Interim inspections are carried out at the licence mid-term. At interim inspections undertaken in 2012-14, inspectors will aim to gather information without spending time talking to clinic staff or reviewing documentation. Instead, we will observe practice, speak with patients and carry out a records audit.
This style of inspection will allow us to evaluate:
- patient experience
- the effectiveness of witnessing
- staffing levels
- the effectiveness of measures designed to maintain patient confidentiality
- whether patient consent is being complied with – particularly consent to disclosure of information to researchers and consent to storage.
The inspection report will also comment on information from on-going monitoring of clinics’ performance and on information in self assessment questionnaires.
Length of inspection
A focused interim inspection may take only three or four hours. It is likely that the inspection will need to start early to allow scientific inspectors an opportunity to observe activities such as egg collection.
Preparing for an unannounced inspection
It may be useful if your clinic makes plans for how to respond to an unannounced inspection so that staff are not taken by surprise by the arrival of an HFEA inspection team.
Would your staff know who to contact and what to do? Beyond this there will be no need to prepare for an inspection other than by maintaining efforts to be compliant with HFEA requirements.
Feedback after a short notice or unannounced inspection
We recognise that the PR and other staff members may find it difficult to set aside time to discuss the inspection findings when an inspection has taken place at short notice or is unannounced.
When the inspection team is ready to provide feedback, they will notify the PR or the person in charge of the unit on the day of the inspection. The team will be happy to negotiate a convenient time or way to ensure that feedback is given: we would not want to interrupt patient care or laboratory activities.
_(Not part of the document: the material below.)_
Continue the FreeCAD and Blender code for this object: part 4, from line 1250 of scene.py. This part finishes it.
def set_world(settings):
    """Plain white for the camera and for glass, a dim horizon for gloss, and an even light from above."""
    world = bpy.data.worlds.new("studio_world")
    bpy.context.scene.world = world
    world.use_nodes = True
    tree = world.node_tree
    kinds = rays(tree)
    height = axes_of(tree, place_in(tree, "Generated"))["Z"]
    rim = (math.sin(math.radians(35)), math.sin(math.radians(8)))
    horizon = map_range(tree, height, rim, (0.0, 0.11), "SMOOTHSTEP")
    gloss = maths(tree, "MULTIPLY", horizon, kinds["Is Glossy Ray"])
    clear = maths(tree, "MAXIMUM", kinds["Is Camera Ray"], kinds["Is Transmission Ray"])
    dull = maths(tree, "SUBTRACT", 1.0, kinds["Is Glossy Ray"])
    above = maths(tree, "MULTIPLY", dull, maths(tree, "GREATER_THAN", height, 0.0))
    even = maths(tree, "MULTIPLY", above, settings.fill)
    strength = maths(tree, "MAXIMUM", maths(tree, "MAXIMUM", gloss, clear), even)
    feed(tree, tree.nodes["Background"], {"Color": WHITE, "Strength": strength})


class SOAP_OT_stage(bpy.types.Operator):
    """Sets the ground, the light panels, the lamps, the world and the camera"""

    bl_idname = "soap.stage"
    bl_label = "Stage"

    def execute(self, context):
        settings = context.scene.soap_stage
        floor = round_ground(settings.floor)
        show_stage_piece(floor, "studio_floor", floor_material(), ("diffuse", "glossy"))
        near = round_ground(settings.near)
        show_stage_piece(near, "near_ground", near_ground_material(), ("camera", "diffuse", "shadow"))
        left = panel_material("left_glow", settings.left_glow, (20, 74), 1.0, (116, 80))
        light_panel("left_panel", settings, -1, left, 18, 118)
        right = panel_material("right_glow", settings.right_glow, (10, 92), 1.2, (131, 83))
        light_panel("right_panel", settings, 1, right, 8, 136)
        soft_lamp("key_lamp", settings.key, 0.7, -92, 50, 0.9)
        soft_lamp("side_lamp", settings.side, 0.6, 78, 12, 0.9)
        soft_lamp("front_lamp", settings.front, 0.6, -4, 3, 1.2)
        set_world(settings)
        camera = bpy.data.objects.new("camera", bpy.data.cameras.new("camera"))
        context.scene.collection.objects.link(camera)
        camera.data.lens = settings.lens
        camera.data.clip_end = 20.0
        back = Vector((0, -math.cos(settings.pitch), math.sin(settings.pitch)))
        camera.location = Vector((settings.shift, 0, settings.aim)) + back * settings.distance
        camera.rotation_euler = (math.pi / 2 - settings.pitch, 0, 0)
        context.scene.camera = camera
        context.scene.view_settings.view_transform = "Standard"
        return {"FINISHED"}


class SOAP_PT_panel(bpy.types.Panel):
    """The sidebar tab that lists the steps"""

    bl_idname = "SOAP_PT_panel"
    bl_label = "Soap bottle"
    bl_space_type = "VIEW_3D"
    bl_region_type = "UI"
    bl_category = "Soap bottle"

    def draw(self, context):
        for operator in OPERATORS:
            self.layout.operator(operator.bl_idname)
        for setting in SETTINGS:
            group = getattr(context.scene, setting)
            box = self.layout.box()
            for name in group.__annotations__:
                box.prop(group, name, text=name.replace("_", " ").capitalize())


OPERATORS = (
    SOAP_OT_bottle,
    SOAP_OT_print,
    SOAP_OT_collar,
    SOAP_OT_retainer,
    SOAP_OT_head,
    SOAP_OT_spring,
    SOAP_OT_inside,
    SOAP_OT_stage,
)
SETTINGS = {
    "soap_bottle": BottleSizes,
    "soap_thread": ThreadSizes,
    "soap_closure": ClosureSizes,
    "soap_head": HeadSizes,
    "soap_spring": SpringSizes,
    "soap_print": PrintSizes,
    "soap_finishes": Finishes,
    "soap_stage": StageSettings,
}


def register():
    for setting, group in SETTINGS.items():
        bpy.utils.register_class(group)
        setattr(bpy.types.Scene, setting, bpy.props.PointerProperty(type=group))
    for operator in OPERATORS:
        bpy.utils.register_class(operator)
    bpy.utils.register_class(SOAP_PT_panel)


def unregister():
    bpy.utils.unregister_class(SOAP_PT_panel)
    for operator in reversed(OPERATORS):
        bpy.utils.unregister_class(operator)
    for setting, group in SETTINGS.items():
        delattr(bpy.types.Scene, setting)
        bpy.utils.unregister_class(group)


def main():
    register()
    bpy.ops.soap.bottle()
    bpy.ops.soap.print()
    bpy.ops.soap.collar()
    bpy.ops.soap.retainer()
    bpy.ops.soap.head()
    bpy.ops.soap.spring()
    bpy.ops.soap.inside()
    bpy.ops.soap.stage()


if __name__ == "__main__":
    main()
If there isn’t a good time for staff or the inspection team to meet to discuss feedback then the lead inspector will liaise with the PR to identify a mutually convenient time to discuss the feedback by telephone in the days after the inspection.
What happens after the inspection visit?
During the course of an inspection of a licensed centre, the inspection team may identify areas of practice which require improvements to be made.
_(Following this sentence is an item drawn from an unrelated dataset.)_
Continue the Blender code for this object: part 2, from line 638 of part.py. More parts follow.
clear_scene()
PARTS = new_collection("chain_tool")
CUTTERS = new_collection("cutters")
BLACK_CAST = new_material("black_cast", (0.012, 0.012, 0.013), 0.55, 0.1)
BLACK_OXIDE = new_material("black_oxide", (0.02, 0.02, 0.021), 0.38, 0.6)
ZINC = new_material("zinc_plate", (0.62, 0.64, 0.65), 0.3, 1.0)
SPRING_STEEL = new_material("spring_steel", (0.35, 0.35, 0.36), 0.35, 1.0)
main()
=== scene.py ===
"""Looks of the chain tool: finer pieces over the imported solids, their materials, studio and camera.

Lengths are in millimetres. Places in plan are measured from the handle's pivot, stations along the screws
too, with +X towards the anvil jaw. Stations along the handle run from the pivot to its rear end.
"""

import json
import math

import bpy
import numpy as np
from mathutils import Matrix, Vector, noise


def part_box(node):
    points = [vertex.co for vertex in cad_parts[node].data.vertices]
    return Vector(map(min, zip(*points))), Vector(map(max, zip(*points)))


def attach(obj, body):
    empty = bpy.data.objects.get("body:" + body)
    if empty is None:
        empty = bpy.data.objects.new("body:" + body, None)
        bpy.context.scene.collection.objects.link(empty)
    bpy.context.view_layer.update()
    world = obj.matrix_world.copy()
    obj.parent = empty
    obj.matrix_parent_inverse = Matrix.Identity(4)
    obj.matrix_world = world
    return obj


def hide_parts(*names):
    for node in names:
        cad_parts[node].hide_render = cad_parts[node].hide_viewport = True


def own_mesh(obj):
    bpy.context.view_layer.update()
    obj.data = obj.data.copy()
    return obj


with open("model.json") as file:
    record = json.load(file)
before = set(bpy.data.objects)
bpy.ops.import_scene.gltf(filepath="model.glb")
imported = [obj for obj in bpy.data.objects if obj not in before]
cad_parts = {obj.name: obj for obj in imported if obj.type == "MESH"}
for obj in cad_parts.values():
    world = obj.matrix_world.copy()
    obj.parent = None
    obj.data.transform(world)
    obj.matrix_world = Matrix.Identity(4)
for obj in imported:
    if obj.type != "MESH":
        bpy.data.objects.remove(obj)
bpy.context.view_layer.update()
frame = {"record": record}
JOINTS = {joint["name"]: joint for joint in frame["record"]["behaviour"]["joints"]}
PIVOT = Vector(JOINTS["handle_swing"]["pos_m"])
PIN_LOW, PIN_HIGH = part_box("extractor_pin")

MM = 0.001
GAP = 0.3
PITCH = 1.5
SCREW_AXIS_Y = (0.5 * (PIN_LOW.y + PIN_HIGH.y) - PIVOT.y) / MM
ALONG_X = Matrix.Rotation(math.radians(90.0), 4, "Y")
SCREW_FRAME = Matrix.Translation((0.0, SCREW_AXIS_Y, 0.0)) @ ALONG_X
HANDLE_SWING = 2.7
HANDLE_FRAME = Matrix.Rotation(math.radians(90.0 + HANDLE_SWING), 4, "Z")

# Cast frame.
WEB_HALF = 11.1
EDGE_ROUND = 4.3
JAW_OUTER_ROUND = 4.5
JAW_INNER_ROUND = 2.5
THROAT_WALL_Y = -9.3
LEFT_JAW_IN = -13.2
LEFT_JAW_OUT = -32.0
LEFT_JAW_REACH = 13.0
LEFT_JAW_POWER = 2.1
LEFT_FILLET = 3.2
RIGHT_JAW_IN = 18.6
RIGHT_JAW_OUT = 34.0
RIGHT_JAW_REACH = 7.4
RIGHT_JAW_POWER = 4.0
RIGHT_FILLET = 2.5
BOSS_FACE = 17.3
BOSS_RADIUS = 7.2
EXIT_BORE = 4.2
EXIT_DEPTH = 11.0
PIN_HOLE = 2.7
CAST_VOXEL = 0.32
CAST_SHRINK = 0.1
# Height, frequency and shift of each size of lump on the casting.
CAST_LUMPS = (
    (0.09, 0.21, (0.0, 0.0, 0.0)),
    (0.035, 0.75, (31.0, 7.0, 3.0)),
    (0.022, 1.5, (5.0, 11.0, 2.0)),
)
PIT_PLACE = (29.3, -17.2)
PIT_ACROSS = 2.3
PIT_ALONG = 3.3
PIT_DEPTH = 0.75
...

The inspection team will explain to the centre’s Person Responsible why any improvement needs to be made and the legal basis for requiring it.
Following an inspection a report is written. This report highlights areas of good practice and those areas of practice which require improvement.
Areas of practice that require improvement will be divided into:
- A critical area of non compliance – a critical area of non compliance is an area of practice which poses a significant risk of causing harm to a patient, donor, embryo or to a child who may be born as a result of treatment services
- A major area of non compliance – a major area of non compliance is an area of practice which:
- poses an indirect risk of causing harm to a patient, donor, embryo or to a child who may be born as a result of treatment services
- indicates a major shortcoming from the statutory requirements
- indicates a failure of the Person Responsible to carry out his/her legal duties
- is a combination of several “other” areas of non compliance, none of which on their own may be major but which together may represent a major area of non compliance
- Another area of non compliance – a departure from non major statutory requirements or good practice
For areas requiring improvement, the report references the legal basis for requiring it and makes recommendations on the actions needed in order for the centre to be compliant with the Human Fertilisation and Embryology Act, directions, licence conditions or Code of Practice.
In making these recommendations the inspection team takes account of the challenges a centre might face in meeting a requirement but is always mindful of the health, safety and well-being of people who use the service, and the protection of the embryo.